To understand the logic of QLACs, consider a new academic paper from the National Bureau of Economic Research. Written by Olivia Mitchell of the Wharton School and Raimond Maurer and Vanya Horneff of Goethe University in Frankfurt, Germany, it demonstrates that longevity insurance, as QLACs are also known, can, when used strategically, almost pay for itself. (The authors present the QLAC as a distribution option in a 401(k) plan, but their findings are valid for IRA owners.)
The three economists, who have studied the use of QLACs in Germany and Singapore, where retirees are required to purchase them with part of their tax-deferred savings, described two hypothetical college-educated women, one who bought a QLAC with 15% of her qualified savings at retirement and one who did not.
They found that the woman with the QLAC could afford to save a bit less before retirement, spend between five percent and 20% more during retirement, and probably have much more spending power after age 85 than the person without access to a QLAC.
“Introducing a longevity income annuity to the plan menu is attractive for most DC plan participants who optimally commit 8-15% of their plan balances at age 65 to a LIA that starts paying out at age 85. Optimal annuitization boosts welfare by 5-20% of average retirement plan accruals at age 66 (assuming average mortality rates), compared to not having access to the LIA,” the authors write.
Maurer, in an email exchange with RIJ, acknowledged that the following scenario would provide an approximation of what he and Mitchell found. For example, a single man with a more typical $120,000 IRA could, under the QLAC rules, allocate $30,000 at age 65 to a life-only QLAC paying about $1,200 per month starting at age 85.
Alternately, the same man, seeking the same level of longevity risk protection, could wait until age 85 to buy an immediate annuity. But a life-only annuity paying $1,200 per month for life, purchased at that age, would cost $100,000. The man would have to create a side fund of about $55,000 at age 65 to accumulate $100,000 by age 85, assuming a 3% growth rate.
In other words, the QLAC gives this hypothetical client $25,000 more spending power in retirement (by spending $30,000 on an annuity at age 65 instead of putting $55,000 in a side or “granny” fund).
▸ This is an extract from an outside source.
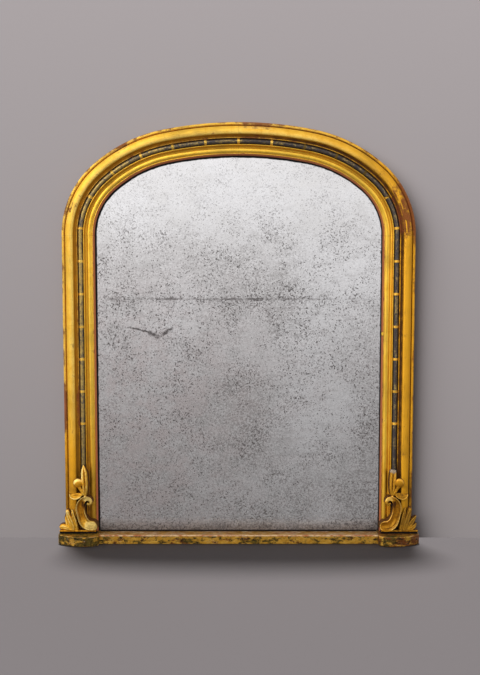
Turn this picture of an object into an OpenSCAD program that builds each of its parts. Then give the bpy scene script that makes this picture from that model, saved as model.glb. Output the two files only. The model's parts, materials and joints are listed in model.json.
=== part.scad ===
// Overmantel mirror: an arched gilt frame on a pine subframe, with a banded reed, a low base rail,
// bowed plinths and a scroll, fan and leaf spray at each foot.
// Millimetres, +Z up. The front faces -Y. The origin is the middle of the outer box, under the base.
// A section is written as [u, d]: u runs in from the moulding's outer edge, d out from the wall.

/* [Arch outline] */
// Half of the width over the moulding's outer edges
half_width = 530; // [480:5:580]
// Height of the springing, where the stiles end and the arch begins
spring_z = 936; // [850:5:1050]
// Rise of the arch from the springing to the top
arch_rise = 335; // [320:1:350]
// Radius of the tight haunch arc
haunch_radius = 277; // [265:1:290]
// Angle that the haunch arc sweeps
haunch_angle = 47.7; // [46:0.1:50]
// Angle that the shoulder arc sweeps, between haunch and crown
shoulder_angle = 31.2; // [29:0.1:33]

/* [Layers from the wall] */
// Thickness of the backboards, which touch the wall
board_t = 7; // [6:0.5:9]
// Thickness of the pine subframe
subframe_t = 20; // [18:0.5:24]
// Thickness of the mirror plate
glass_t = 4; // [3:0.5:5]

/* [Outer moulding] */
// Radius of the bead along the outer edge
edge_bead_r = 5.2; // [4.5:0.1:6]
// Height of that bead's centre above the moulding's back
edge_bead_rise = 16; // [12:0.5:18]
// Width of the quirk beside the bead
quirk_w = 1.4; // [1:0.1:2]
// Depth of the quirk below the bead's centre
quirk_drop = 0.6; // [0.2:0.1:1.5]
// Width of the broad ovolo, from the quirk to its crest
ovolo_w = 17.4; // [15:0.1:20]
// Height that the ovolo climbs to its crest
ovolo_rise = 10; // [8:0.5:12]
// Height of the crest above the moulding's back
crest_h = 35; // [33:0.5:38]
// Radius of the roll past the crest
roll_r = 5; // [4:0.1:6]
// Radius of the cove below the roll
cove_r = 6.9; // [6:0.1:7.5]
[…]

While $25,000 over 20 years might not sound like much—it’s an average of only about $100 per month—it’s enough to finance a fair amount of vacation travel during the so-called “go-go” years (ages 65 to 75).
So, counter-intuitively, the longevity insurance gives the retiree more liquidity in retirement rather than less. Of course, the same individual could simply ignore longevity risk, not set aside any side fund at all and assume that he will die by age 85. But advisors who specialize in retirement income might tend to advise against that.
“This is a nice example which is easy to understand,” Maurer wrote in an email to RIJ this week. The QLAC strategy, the paper notes, works best on average for people with substantial qualified savings, which in many but not all cases means people with higher educational attainment, higher incomes and longer life expectancies.
Maurer, Horneff and Mitchell aren’t the first to observe that by relieving retirees of the duty to hoard their savings against the possibility of living past age 85 and by unlocking the “mortality credits” that accrue to owners of life-only annuities as a result of risk-pooling, deferred income annuities can make retirement more financially comfortable for many people.
To name just a few: Jason Scott of Financial Engines, Wade Pfau of The American College, David Blanchett of Morningstar, Moshe Milevsky of York University, and Jeffrey Brown of the University of Illinois–Chicago, have all contributed to the literature in this area over the past decade.
QLACs have another big advantage that isn’t mentioned in the new paper. By reducing a retiree’s longevity risk, these contracts arguably create more capacity for taking on equity risk with non-annuitized assets. Owning more stocks can protect clients against inflation risk and arguably raises the likelihood of producing a larger legacy.
To be sure, the pros and cons of longevity insurance have been known for some time. But what’s new are the Treasury Department’s exemption of QLACs from RMDs at age 70½ and the DOL’s “best interest” requirement for retirement advisors. Advising clients to allocate part of their IRAs to longevity insurance might be a smart way for advisors and clients to take advantage of one and satisfy the demands of the other.